He also had lots of skin problems there that he never had here. When we got back the skin issues disappeared.


----------



## Andy Larrimore

I have been breeding and working Rottweilers for the last 12 years. All of my dogs handle the heat and cold very well. I think conditioning has a lot to do with it.


----------



## Lee H Sternberg

Andy Larrimore said:


> I have been breeding and working Rottweilers for the last 12 years. All of my dogs handle the heat and cold very well. I think conditioning has a lot to do with it.


I don't think any amount of conditioning would help a short nosed breed in a jungle environment 6 degrees north of the equator.

I was there for 3 years and he never got used to it.

When he disappeared for a hour I always new where to find him. Our property fronted the ocean. He would be down there swimming by himself to cool down.


----------



## Jim Nash

Howard III asked ;

" With the Lab or even better the Chessie coat, water work and cold go hand in hand. Why haven't you folks looked into some hard Chessies for the amount of cold work you do? On the Eastern Shore, some breed some mean as hell dogs with a nose. There is one guy up state who does PPD work with one. "


Are you joking ? We put out about 30 Patrol dogs a year . It wouldn' be cost effective at all trying to look at that many Chessie's or Labs to get enough to do patrol work . Just trying to find 1 would be alot of work . I'm sure there are some out there but they are rare.

We had a Chessie Lab mix that was a single purpose dog here years ago that could of been a Patrol Dog . The handler moved on to be our SGT. I tested the dog when he retired and he kicked butt . BUT I've seen alot of Labs and Chessies in my time and that's the only one I've seen that could do it .

Andy , our dogs are in good condition . I can tell you conditionong is not the case . It's the inability to move around enough or to curl up that's the cause . I think my hunting Labs would get cold too if they had to do that . Rotts just tended to get colder quicker in that extreme .

Back in Oct. 2000 we had a team of 5 K9's from our department go down to Florida to compete . I was 1 of them . There were about 170 other dogs from all around the country there . We had alot of people come up to us saying our dogs were going to have alot of trouble with the heat because we were from Minnesota . Temps were only in the 70's and 80's with alot of sun . We ended up National Champs that year . These dogs were in no better shape then the ones that were still working the streets back home. We take pride in keeping our dogs in good shape . We get alot of comments from the average citizen on how skinny our dogs look . Most have no idea what a well conditioned dog looks like . 
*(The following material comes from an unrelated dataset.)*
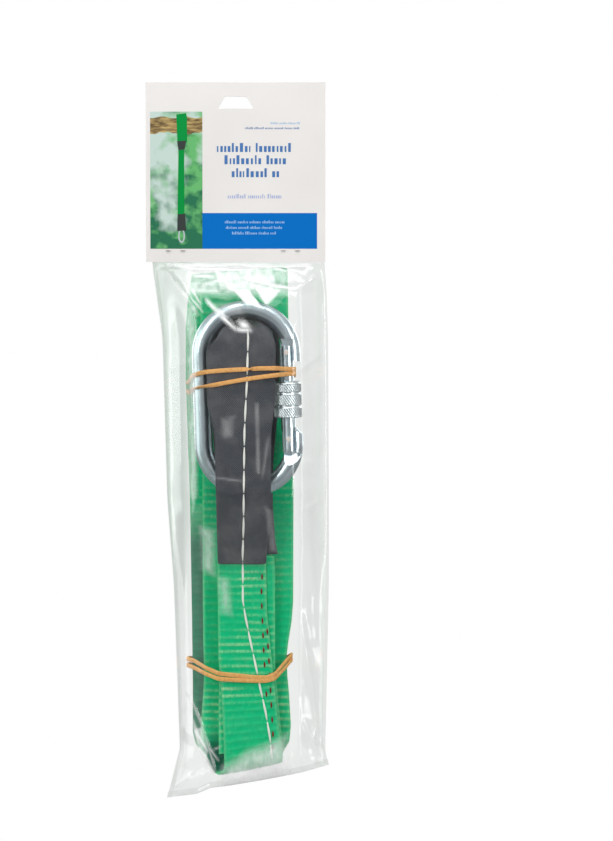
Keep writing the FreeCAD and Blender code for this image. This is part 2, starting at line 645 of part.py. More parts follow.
def carabiner_body():
    """The bent bar, its two ends milled to a flank and a tang for the gate."""
    half, straight = dim("oval_half_width"), dim("oval_half_straight")
    bar = new_body("bar")
    spine = new_sketch(bar, "XZ_Plane", "bar_path")
    far = straight + half
    draw(
        spine,
        rounded_path(
            [(half, dim("flank_top")), (half, far), (-half, far), (-half, -far), (half, -far),
             (half, dim("flank_low"))],
            [half, half, half, half],
        ),
    )
    section = new_sketch(bar, "XY_Plane", "bar_section", away=dim("flank_top"))
    circle(section, "oval_half_width", "0", "rod_radius")
    pipe = bar.newObject("PartDesign::AdditivePipe", "bar_pipe")
    pipe.Profile = section
    pipe.Spine = (spine, [])
    deep = ("-2 * rod_radius", "2 * rod_radius")
    milled_x = ("gate_x - 3 * rod_radius", "gate_x + gate_radius + gate_room")
    window = box("gate_window", milled_x, deep, ("-shoulder", "shoulder"))
    taper = doc.addObject("Part::Cone", "flank_taper")
    bind(taper, {"Radius1": "oval_half_width + rod_radius - gate_x", "Radius2": "flank_relief",
                 "Height": "flank_low - relief_end", "Placement.Base.x": "gate_x",
                 "Placement.Base.z": "relief_end"})
    collar = rod("collar_outside", "Z", "3 * rod_radius", GATE_AXIS, "relief_end", "flank_low + 1")
    relief = cut("flank_collar", collar, taper)
    above = ("shoulder", "shoulder + ledge_height")
    flats = [
        box("hinge_flat_front", milled_x, ("-2 * rod_radius", "-ledge_half"), above),
        box("hinge_flat_back", milled_x, ("ledge_half", "2 * rod_radius"), above),
    ]
    slopes = [latch_slope("latch_slope_front", -1), latch_slope("latch_slope_back", 1)]
    milled = cut("milled_bar", bar, window, relief, *flats, *slopes)
    thick = ("-tang / 2", "tang / 2")
    reach = ("gate_x - tang_inner", "gate_x + gate_radius + 2")
    tangs = [
        box("hinge_tang", reach, thick, ("hinge_tang_end", "shoulder + 1")),
        box("latch_tang", reach, thick, ("-shoulder - 1", "latch_tang_end")),
    ]
    solid = fuse("bar_with_tangs", [milled, *tangs])
    hinge_hole = rod("hinge_hole", "Y", "rivet_radius + rivet_room", ("gate_x", "hinge_z"), *deep)
    notch_radius = "rivet_radius + notch_room"
    notch = rod("latch_notch", "Y", notch_radius, ("gate_x", "latch_z"), *deep)
    mouth = box("notch_mouth", ("gate_x - 2 * tang_inner", "gate_x"), deep,
                (f"latch_z - ({notch_radius})", f"latch_z + ({notch_radius})"))
    return sub_part(cut("bar_finished", solid, hinge_hole, notch, mouth), "carabiner_body", CARABINER)


def carabiner_gate():
    """A round gate, slotted at both ends for the tangs and bored for its spring."""
    stock = rod("gate_stock", "Z", "gate_radius", GATE_AXIS, "gate_low", "hinge_z + gate_crown")
    wide = ("gate_x - 2 * gate_radius", "gate_x + 2 * gate_radius")
    deep = ("-2 * gate_radius", "2 * gate_radius")
    crown = rod("gate_crown_round", "Y", "gate_crown", ("gate_x", "hinge_z"), *deep)
    below = box("gate_below_hinge", wide, deep, ("gate_low", "hinge_z"))
    rounded = doc.addObject("Part::Common", "gate_rounded")
    rounded.Base, rounded.Tool = stock, fuse("gate_reach", [crown, below])
    gap = ("-tang / 2 - tang_room", "tang / 2 + tang_room")
    hinge_slot = box("hinge_slot", wide, gap, ("hinge_slot_floor", "hinge_z + 2 * gate_crown"))
    latch_slot = box("latch_slot", wide, gap, ("gate_low - 1", "latch_slot_floor"))
    bore = rod("spring_bore", "Z", "bore_radius", GATE_AXIS, "bore_floor", "hinge_tang_end + 2 * tang_room")
    holes = [
        rod("hinge_rivet_hole", "Y", "rivet_radius", ("gate_x", "hinge_z"), *deep),
        rod("latch_pin_hole", "Y", "rivet_radius", ("gate_x", "latch_z"), *deep),
    ]
    finished = cut("gate_finished", rounded, hinge_slot, latch_slot, bore, *holes)
    return sub_part(finished, "carabiner_gate", CARABINER)


def rivet(label, height):
    """A pin across the gate, with its two ends a little proud and rounded over."""
    end = "gate_radius + rivet_proud"
    pin = rod(label + "_pin", "Y", "rivet_radius", ("gate_x", height), f"-({end})", end)
    doc.recompute()
    rims = [n for n, edge in enumerate(pin.Shape.Edges, start=1) if edge.Closed and len(edge.Vertexes) == 1]
    rims = [n for n in rims if isinstance(pin.Shape.Edges[n - 1].Curve, Part.Circle)]
    made = doc.addObject("Part::Fillet", label + "_domed")
    made.Base = pin
    made.Edges = [(n, dim("rivet_proud"), dim("rivet_proud")) for n in rims]
    return sub_part(made, label, CARABINER)


def gate_spring():
    """The coil spring in the gate's bore."""
    helix = doc.addObject("Part::Helix", "spring_line")
    bind(helix, {"Pitch": "spring_pitch", "Height": "spring_height", "Radius": "spring_radius"})
    helix.LocalCoord = 0
    section = doc.addObject("Part::Circle", "spring_section")
    section.Placement = Placement(Vector(dim("spring_radius"), 0, 0), Rotation(Vector(1, 0, 0), 90))
    bind(section, {"Radius": "spring_wire"})
    sweep = doc.addObject("Part::Sweep", "spring_coil")
    sweep.Sections = [section]
    sweep.Spine = (helix, ["Edge1"])
    sweep.Solid = True
    sweep.Frenet = True
    base = Placement(Vector(dim("gate_x"), 0, dim("bore_floor") + dim("spring_wire") + dim("plunger_gap")), Rotation())
    return sub_part(sweep, "gate_spring", CARABINER.multiply(base))


def spring_plunger():
    """The plunger between the spring and the hinge tang, with a rounded tip."""
    tip = "hinge_tang_end - plunger_gap"
    stem = rod("plunger_stem", "Z", "plunger_radius", GATE_AXIS, "plunger_low", f"{tip} - plunger_radius / 2")
    nose = doc.addObject("Part::Cone", "plunger_nose")
    bind(nose, {"Radius1": "plunger_radius", "Radius2": "plunger_radius / 2", "Height": "plunger_radius / 2",
                "Placement.Base.x": "gate_x", "Placement.Base.z": f"{tip} - plunger_radius / 2"})
    return sub_part(fuse("plunger_solid", [stem, nose]), "spring_plunger", CARABINER)


def screw_sleeve():
    """The grip of the screw sleeve, with two grooves and a wide mouth, and the threaded bush in it."""
    top, low, radius = dim("sleeve_top"), dim("sleeve_low"), dim("sleeve_radius")
    groove, wide, chamfer = dim("sleeve_groove"), dim("groove_width"), dim("sleeve_chamfer")
    inner, mouth = dim("bush_radius") + dim("grip_room"), dim("counterbore")
    ceiling, lip = low + dim("counterbore_deep"), dim("flange")
    thread = dim("gate_radius") + dim("thread_room")
    band = (top - low - 2 * wide) / 3
    outline = [(radius - chamfer / 2, low), (radius, low + chamfer / 2)]
    for n in (1, 2):
        edge = low + n * band + (n - 1) * wide
        outline += [(radius, edge), (radius - groove, edge)]
        outline += [(radius - groove, edge + wide), (radius, edge + wide)]
    outline += [(radius, top - chamfer), (radius - chamfer, top), (thread, top), (thread, top - lip),
                (inner, top - lip), (inner, ceiling), (mouth, ceiling), (mouth, low)]
    place = CARABINER.multiply(Placement(Vector(dim("gate_x"), 0, 0), Rotation()))
    sub_part(turned("sleeve_grip", outline), "screw_sleeve_grip", place)
    room, flange = dim("grip_room"), mouth - 2 * dim("grip_room")
    bush = [(thread, ceiling - lip - room), (flange, ceiling - lip - room), (flange, ceiling - room),
            (dim("bush_radius"), ceiling - room), (dim("bush_radius"), top - lip - room),
            (thread, top - lip - room)]
    sub_part(turned("sleeve_bush", bush), "screw_sleeve_bush", place)


# ------------------------------------------------------------------ assembly


def build():
    header_card()
    staple("staple_left", "(-staple_left)")
    staple("staple_right", "staple_right")
    bag_film("bag_front", -1)
    bag_film("bag_back", 1)
    webbing_strap()
    front_points, front_radii = front_eye_path()
    front = eye_sleeve("front_tube", front_points, front_radii, "eye_left",
                       -dim("sleeve_end"), dim("sleeve_step") - dim("sleeve_end"))
    sub_part(under_the_bow("front_tube_crown", front), "sleeve_front")
    back_points, back_radii = back_eye_path()
    back = eye_sleeve("back_tube", back_points, back_radii, "back_eye_left",
                      -dim("sleeve_step") - dim("back_sleeve_end"), -dim("back_sleeve_end"))
    sub_part(back, "sleeve_back")
    stitches("basting_stitches", [("basting_x", "-eye_crown - basting_length", "basting_pitch", 6)],
             "eye_back - eye_open - webbing_thick - cloth", "basting_length")
    stitches("splice_stitches",
             [("15.6", "-eye_throat - 8", "lock_pitch", 10), ("18.4", "-eye_throat - 12", "lock_pitch", 9)],
             "(-ply_front)", "lock_length")
    rubber_band("rubber_band_upper", UPPER_ROUND, [(-149.3, -3.8, 0.45), (-155.0, -8.4, 0.6)])
    rubber_band("rubber_band_lower", LOWER_ROUND, [(-317.5, 1.2, 0.35), (-321.5, 0.4, 0.35)])
    carabiner_body()
    carabiner_gate()
    rivet("hinge_rivet", "hinge_z")
    rivet("latch_pin", "latch_z")
    gate_spring()
    spring_plunger()
    screw_sleeve()


def check_and_write():
    """Stops on a failed object or an unusable shape, then writes every sub-part to its own STEP file."""
    doc.recompute()
    for thing in doc.Objects:
        if {"Invalid", "Error"} & set(thing.State):
            raise RuntimeError(f"{thing.Name} failed: {thing.State}")
    for thing in SUB_PARTS:
        if thing.Shape.isNull() or not thing.Shape.isValid() or not thing.Shape.Solids:
            raise RuntimeError(f"{thing.Label} has no valid solid")
    os.makedirs("parts", exist_ok=True)
    for thing in SUB_PARTS:
        thing.Shape.exportStep(f"parts/{thing.Label}.step")
        bounds = thing.Shape.BoundBox
        print(f"{thing.Label:20s} {len(thing.Shape.Solids):3d} solids {thing.Shape.Volume:10.1f} mm3  "
              f"x {bounds.XMin:7.1f} {bounds.XMax:7.1f}  y {bounds.YMin:6.1f} {bounds.YMax:6.1f}  "
              f"z {bounds.ZMin:7.1f} {bounds.ZMax:7.1f}")


build()
check_and_write()
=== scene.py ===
"""The look of the tree-swing hanger pack: webbing, sleeves, stitches, bands, bag, printed card and metal.

Every piece is worked out in millimetres in the CAD model's own frame: +Z up, +Y away from the viewer, origin
at the centre of the card's hang slot. Pieces that replace CAD sub-parts lie where those lie.
"""

import functools
import math

import bmesh
import bpy
import numpy as np
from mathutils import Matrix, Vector


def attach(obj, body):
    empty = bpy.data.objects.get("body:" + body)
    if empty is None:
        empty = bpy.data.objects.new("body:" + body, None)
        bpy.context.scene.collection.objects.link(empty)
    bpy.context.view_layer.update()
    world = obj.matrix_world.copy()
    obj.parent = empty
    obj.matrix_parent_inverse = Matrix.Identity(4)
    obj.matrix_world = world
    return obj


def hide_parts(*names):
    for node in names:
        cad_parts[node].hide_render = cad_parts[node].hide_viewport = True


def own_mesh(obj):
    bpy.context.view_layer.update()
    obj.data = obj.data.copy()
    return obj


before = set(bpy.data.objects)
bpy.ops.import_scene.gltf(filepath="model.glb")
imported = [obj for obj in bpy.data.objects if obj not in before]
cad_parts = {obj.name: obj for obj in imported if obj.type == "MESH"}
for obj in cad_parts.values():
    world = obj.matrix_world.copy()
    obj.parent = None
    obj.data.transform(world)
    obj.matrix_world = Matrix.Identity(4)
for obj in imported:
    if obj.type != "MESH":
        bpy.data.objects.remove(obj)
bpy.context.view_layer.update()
MM = 0.001
SCENE = bpy.context.scene

# ---------- shader helpers


def colour(red, green, blue):
    """A display colour, 0 to 255 a channel, as the linear colour that a shader wants."""
    shares = [channel / 255 for channel in (red, green, blue)]
    return (*(((c + 0.055) / 1.055) ** 2.4 if c > 0.04 else c / 12.92 for c in shares), 1.0)


def fill(made, values):
    """Sets or links a node's inputs."""
    for key, value in values.items():
        socket = made.inputs[key]
        if isinstance(value, bpy.types.NodeSocket):
            made.id_data.links.new(value, socket)
        else:
            socket.default_value = value
    return made


def node(tree, kind, values=None, **settings):
    """A shader node with its settings, and its inputs set or linked."""
    made = tree.nodes.new("ShaderNode" + kind)
    for name, value in settings.items():
        setattr(made, name, value)
    return fill(made, values or {})


def maths(tree, operation, *values):
    """A Math node's output."""
    return node(tree, "Math", dict(enumerate(values)), operation=operation).outputs[0]


def product(tree, *values):
    """Numbers or outputs multiplied together."""
    return functools.reduce(lambda first, second: maths(tree, "MULTIPLY", first, second), values)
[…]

Lee , you get it . Thanks .

Again I'm not saying Rotts are shivering little wimps .
I'm saying they don't handle the cold as well as the dogs we use for what we need them for .


----------



## Howard Gaines III

Jim Nash said:


> Howard III asked ;
> 
> " With the Lab or even better the Chessie coat, water work and cold go hand in hand. Why haven't you folks looked into some hard Chessies for the amount of cold work you do? On the Eastern Shore, some breed some mean as hell dogs with a nose. There is one guy up state who does PPD work with one. "
> 
> 
> Are you joking ? We put out about 30 Patrol dogs a year . It wouldn' be cost effective at all trying to look at that many Chessie's or Labs to get enough to do patrol work . .


Jim I never pointed out to use Labs for patol work. VERY few could make the grade. I was stating about weather tightness...The Chessie on the other hand, if out of strong lines, now that is a different thing. I have seen some that could make the grade. And understand, we are not telling you what to do with your program...conversation points is all. If what you are doing is working for the venue you are in, do it!


----------



## Jim Nash

My statement still stands . I'm sure there are some(Chessies) out there but not even close to enough of them .


----------